The Internet Centre is working with a medic, Dr Paul Nelson, to develop an Internet service, entitled phrisk, for the community support of suffers from chronic diseases, in the first instance people with diabetes. Phrisk will provide a community where diabetes suffers can enrol and share their experience and knowledge with like individuals. The point is to both empower patients to take responsibility for their condition and also to provide a supportive community so that no one feels isolated or alone. Phrisk will also provide a community ‘Wikipedia’ where experience, expertise and knowledge on diabetes can be accumulated and shared.

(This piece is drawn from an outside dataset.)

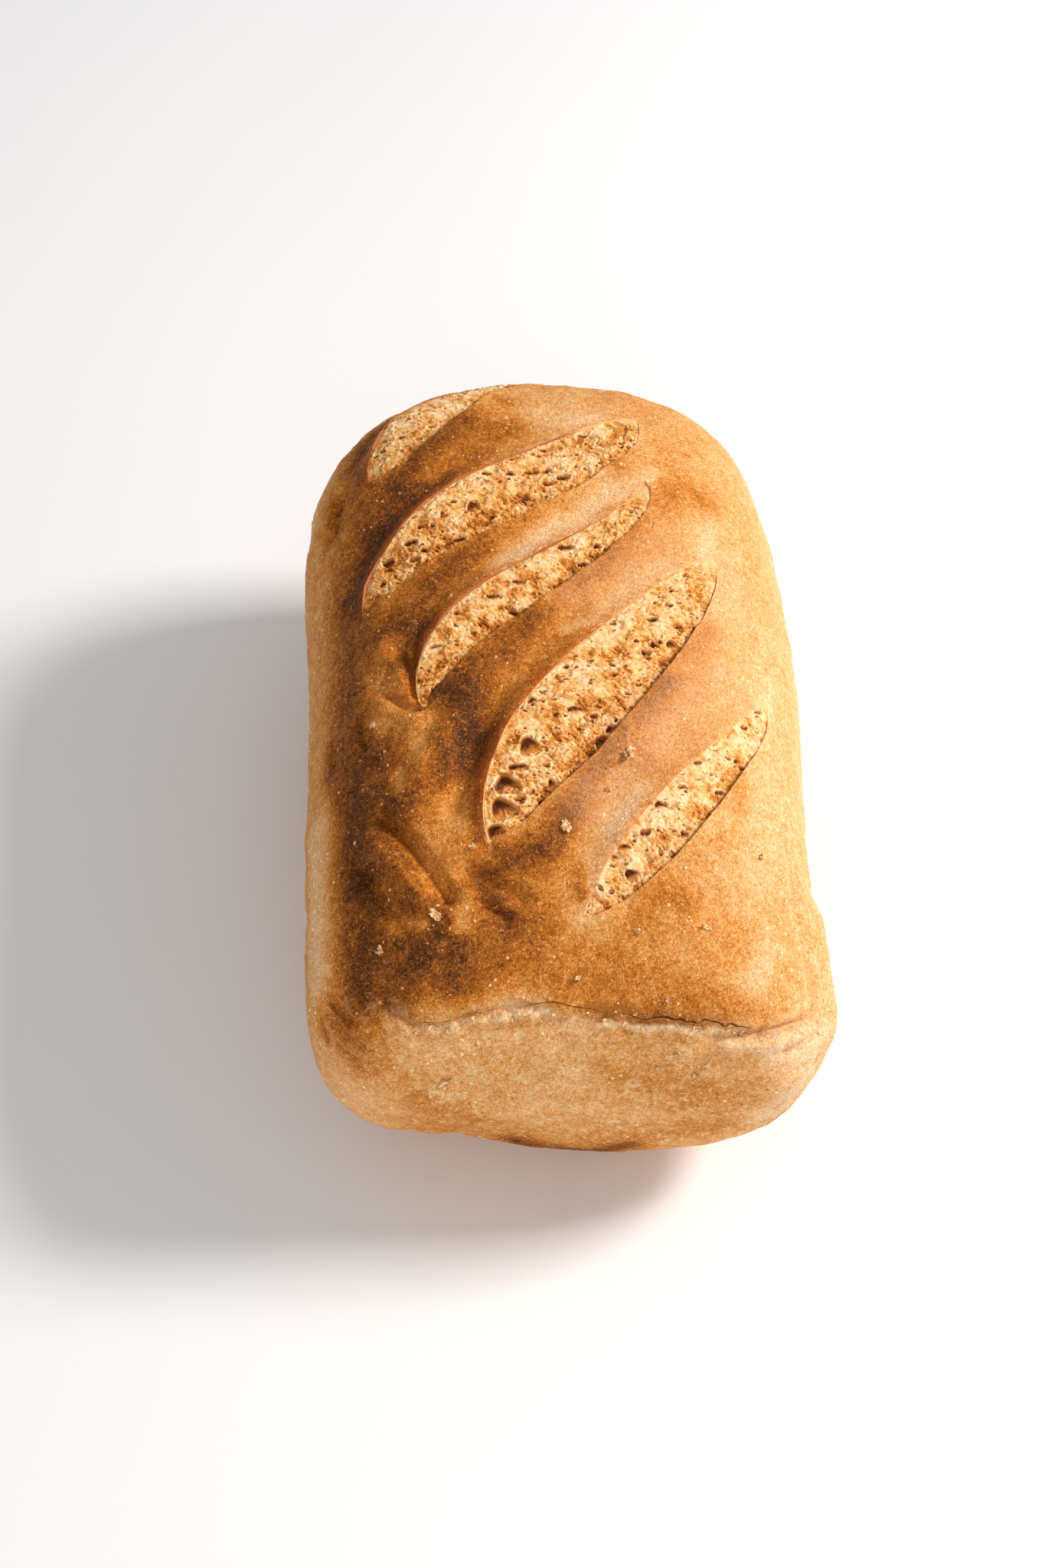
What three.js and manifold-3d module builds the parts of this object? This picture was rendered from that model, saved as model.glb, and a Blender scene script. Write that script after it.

Phrisk will also include facilities for the electronic measuring, recording and monitoring of members’ conditions, not only blood sugar levels but also other life-style related factors such as blood pressure and weight. Analytic tools will be provided to allow patients to assess trends and compare their condition with statistical norms. This monitoring would provide a comprehensive record of a patient’s condition so that, when they see their GP the doctor would be able to make a much more informed and realistic assessment of the patient’s overall condition than they would relying solely on short and infrequent consultations.
Phrisk is now in beta testing and we plan to release a live version soon. We believe that the development of such community services is the best, perhaps the only, way to increase community participation in public services and to achieve the growth in productivity and effectiveness of these services that the UK government is clearly seeking in return for its investment.